Patung itu terinspirasi dari model patung "Goddess of Democracy" berbahan plester putih dan busa setinggi 10 meter yang didirikan oleh para mahasiswa di Lapangan Tiananmen pada 1989, sebagai simbol tekad mereka dalam memperjuangkan kebebasan dan demokrasi di bawah pemerintahan Partai Komunis Cina.
"Saya merasa patah hati dan terkejut," kata Felix Chow, mantan mahasiswa Chinese University dan anggota dewan distrik.
"Patung ini mewakili lingkungan sekolah yang terbuka. Itu simbol kebebasan akademik...Itu membuat orang ragu apakah sekolah masih bisa memastikan ruang bebas dan orang bisa berbicara dengan bebas," katanya kepada Reuters.
Replika patung "Goddess of Democracy" dari protes lapangan Tiananmen pada 1989. Foto diambil di Victoria Park, Hong Kong, saat acara peringatan 21 tahun pembantaian Tiananmen, 4 Juni 2010. [Wikimedia.org]
Tidak seperti Cina daratan, di mana otoritas melarang peringatan 4 Juni, Hong Kong sebelumnya tetap menjadi satu-satunya wilayah Cina yang mengizinkan peringatan tragedi Tiananmen.

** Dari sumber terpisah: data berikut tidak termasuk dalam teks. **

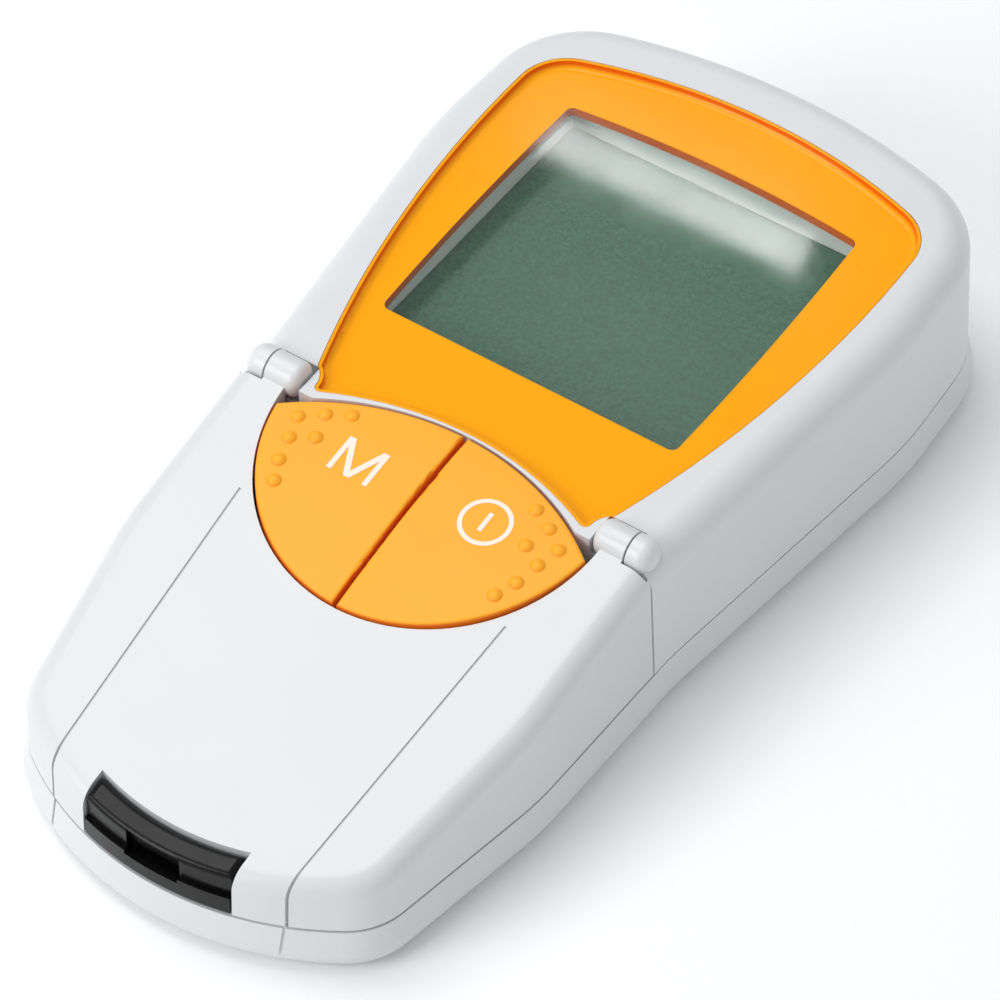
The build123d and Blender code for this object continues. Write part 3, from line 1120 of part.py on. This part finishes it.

Lingnan University juga membongkar patung relief dinding pembantaian Tiananmen, yang juga menggambarkan "Goddess of Democracy".
Relief itu mencakup gambar barisan tank yang berhenti di depan seorang pendemo yang dikenal sebagai "manusia tank", serta penggambaran para korban yang dibawa setelah ditembak oleh pasukan Cina.
Dinding bekas instalasi relief di Lingnan University setelah pembongkaran tampak kosong dengan puing-puing berserakan.
Seniman Chen Weiming, yang menciptakan patung dan relief dinding, mengatakan kepada Reuters dia akan menuntut universitas jika ada kerusakan pada karyanya.
Gambar merah menjulang "Goddess of Democracy" di aula utama serikat mahasiswa Lingnan University juga telah ditutup dengan cat abu-abu.
Lingnan University mengatakan kepada Reuters bahwa materi dan benda yang dapat menimbulkan risiko hukum dan keamanan telah dibersihkan, dipindahkan, dan disimpan.
"Pilar Aib" setinggi delapan meter karya pematung Denmark Jens Galschiot untuk memberi penghormatan kepada para korban penumpasan Lapangan Tiananmen di Beijing pada 4 Juni 1989 terlihat sebelum dipindahkan ke University of Hong Kong (HKU) di Hong Kong, Tiongkok, 12 Oktober 2021. [REUTERS/Tyrone Siu]
Sebelumnya, University of Hong Kong membongkar dan memindahkan patung "Pilar Aib" setinggi delapan meter dari area kampus yang telah terpasang selama lebih dari dua puluh tahun. Patung itu dibuat oleh seniman Denmark Jens Galschiot untuk mengenang pengunjuk rasa pro-demokrasi yang terbunuh selama penumpasan Lapangan Tiananmen di Cina pada tahun 1989.
"Sejak komunis Cina menerapkan Undang-undang Keamanan Nasional di Hong Kong, mereka telah menghapus kebebasan pers, berkumpul, dan kebebasan berekspresi," kata Chen, sang seniman, kepada Reuters.
"Mereka ingin menghapus sejarah nyata dari tindakan keras brutal...mereka tidak akan membiarkan sudut pandang yang berbeda terus ada di Hong Kong," katanya.
Ketika ditanya oleh Reuters apakah otoritas Hong Kong atau Cina telah menginstruksikan ketiga universitas untuk menghapus monumen Tiananmen ini, kantor Kepala Ekskutif Hong Kong, Carrie Lam, tidak memberikan tanggapan.
Hong Kong kembali ke pangkuan Cina dari Inggris pada 1997 dan dijanjikan otonomi luas dan kebebasan oleh Cina di bawah kebijakan "satu negara, dua sistem".
Pihak berwenang telah menekan warga di bawah Undang-undang Keamanan Nasional Hong Kong yang diberlakukan Cina, yang menurut para aktivis hak asasi manusia digunakan untuk menekan masyarakat sipil, memenjarakan para aktivis demokrasi, dan mengekang kebebasan berpendapat.
Pihak berwenang Cina dan Hong Kong mengatakan UU Keamanan Nasional Hong Kong telah memulihkan ketertiban dan stabilitas setelah protes massal pada 2019, dan bahwa hak-hak dasar dan kebebasan masih dihormati.